Pourtant, le mariage n’a pas perdu tous ses attraits. Des études réalisées par l’Institut national de recherche sur la population et la sécurité sociale montrent que 90 % des célibataires souhaitent convoler « un jour ». Le problème est qu’ils ne parviennent pas à trouver le conjoint adéquat. De plus en plus de femmes veulent étudier, faire carrière et avoir leur indépendance économique. Les hommes préfèrent toujours une femme à la maison. Alors, comme elles ne sont plus sûres de fonder une famille, les Japonaises de 30 ou 40 ans s’achètent, dès qu’elles le peuvent, un appartement, réflexe inexistant il y a dix ans.
Comme elles ne voient aucun changement se dessiner, nombre d’entre elles renoncent non seulement au mariage, mais tout bonnement au Japon.
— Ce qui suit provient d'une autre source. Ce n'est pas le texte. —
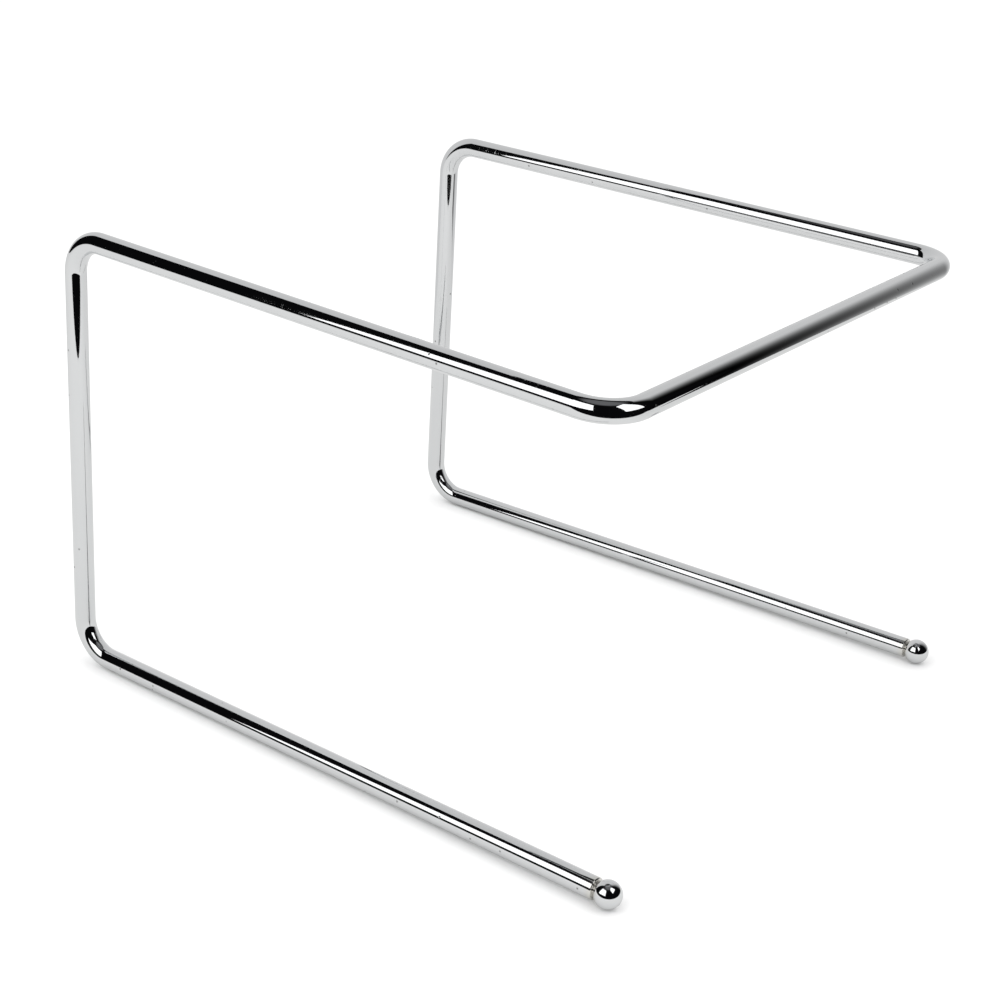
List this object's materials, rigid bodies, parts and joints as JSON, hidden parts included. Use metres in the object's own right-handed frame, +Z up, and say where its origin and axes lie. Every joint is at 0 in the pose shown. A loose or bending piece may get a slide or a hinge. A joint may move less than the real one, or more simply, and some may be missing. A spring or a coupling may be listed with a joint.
{
  "type": "bag holder stand",
  "caption": "Free-standing bent-rod stand that holds a plastic bag open under its rails and cross bar, on runners that end in ball tips.",
  "frame": {"origin": "on the table, half way between the back of the posts and the front of the balls, and half way between the two sides", "axes": "+Z up from the table, +X to the front, where the cross bar and the balls are, +Y to the left side"},
  "size_m": [0.2634, 0.2384, 0.178],
  "materials": {
    "rod_chrome": "bright chrome plate on a drawn steel rod, polished, with fine marks along the rod",
    "ball_chrome": "bright chrome plate on a steel ball, mirror polished"
  },
  "bodies": {
    "root": {"bent_rod": "rod_chrome", "left_ball_tip": "ball_chrome", "right_ball_tip": "ball_chrome"}
  },
  "joints": []
}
Elles n’hésitent plus, comme Ayako Doi, à partir pour New York, Londres, Singapour ou Shanghai à la recherche de nouveaux défis professionnels. D’autres entrent à l’université ou dans les grandes écoles pour passer des diplômes, espérant pouvoir partir à l’étranger pour les achever. Une fois expatriées, pas question pour elles de revenir, sauf pour travailler dans des gaishi-kei, des entreprises étrangères, susceptibles de les traiter, enfin, comme de vraies professionnelles.